There are also three specific new packages we want to publish this year, each tied to problems we are already solving internally. One is a simpler memory primitive that trades some generality for much better defaults. One is an evals library for grading agent runs in a reproducible way. One is a small, focused project for agent-to-agent communication, for cases where you have multiple specialized agents working on the same problem. All three will be shipped under MIT, as always.

Priority three: deepen the first university partnership before starting new ones. The UTCN competition runs for the first time this year. Whatever we learn from running that event — about logistics, about the quality of what students build, about what parts of the format work and what do not — we want to apply before we try to do anything bigger. The easy mistake to make is to run one event well and immediately try to scale to ten universities. We have seen other people do exactly that and regret it. We are going to run this one event, run it twice, and only then think about what comes next.

Within this priority: we are funding one small research project at UTCN this year, not three. We are not trying to run events at multiple schools. We are not building a portal or an app or any institutional machinery for this. One competition, one funded project, done well, iterated on the basis of what worked.
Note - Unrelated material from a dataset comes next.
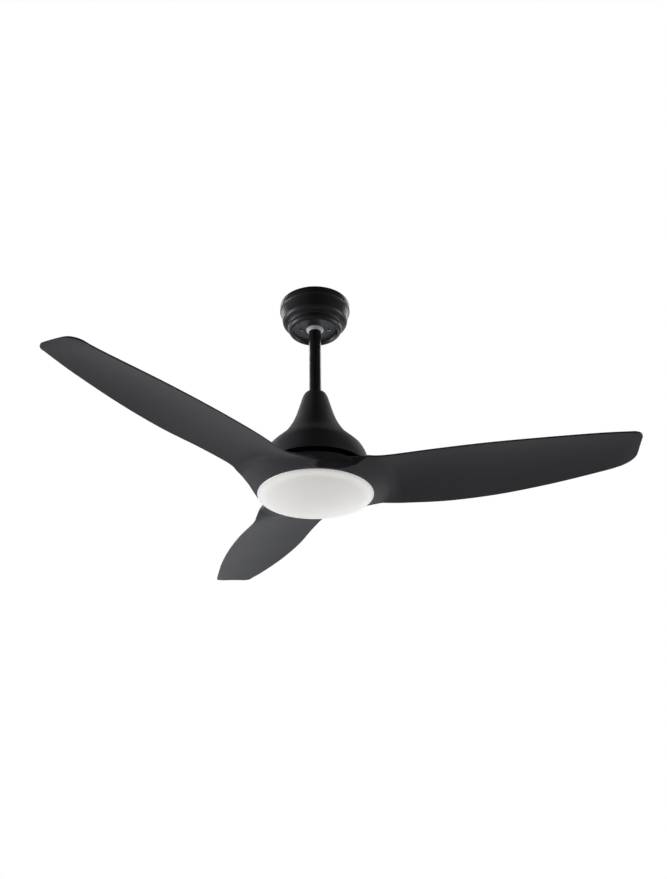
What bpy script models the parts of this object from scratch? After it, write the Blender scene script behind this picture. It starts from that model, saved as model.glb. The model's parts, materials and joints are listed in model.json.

What is explicitly not on the list.

Emebo and Pawk stay in research mode. We announced both in 2025, and we are happy with the pace they are moving. Neither is close to a product. Neither is a priority for the business in 2026. Both continue with small dedicated research teams. We will post substantive updates when there are substantive updates to post, and not before.

No new product launches. Alumia is the product. No second product this year.

No expansion into new geographies or go-to-market motions. We do not have a sales team; we are not hiring one. Our growth comes through open source and word of mouth, and we think that is the right engine for our stage. Trying to layer on a traditional enterprise motion this year would fracture the team and distract from priority one.

No new university partnerships. See priority three.

No podcast. We have been asked a few times. It is a different kind of work and we are not going to do it well while also doing everything on the list. Maybe next year.

No media tour. Same reasoning.

The other thing worth noting. Our team is still small. The three priorities are big enough to absorb the entire team, if we are honest. Anything we add on top of them cuts into the priorities themselves, because the work has to come from somewhere. Saying no to things is the harder discipline than saying yes, and we are trying to get better at it.

We will write a quarterly check-in on these priorities. What is going well. What is not. What we have had to adjust. Real numbers where we have them. This is how we want to operate — public about our goals and public about our progress, including when we are behind schedule or have to revise a commitment.

That is the plan for 2026. It is deliberately narrow. If it works, we get to write a very satisfying year-end post. If it does not, we get to write an honest one. Either is better than where many companies end up, which is with a plan too broad to execute and a year too cluttered to describe in a single page.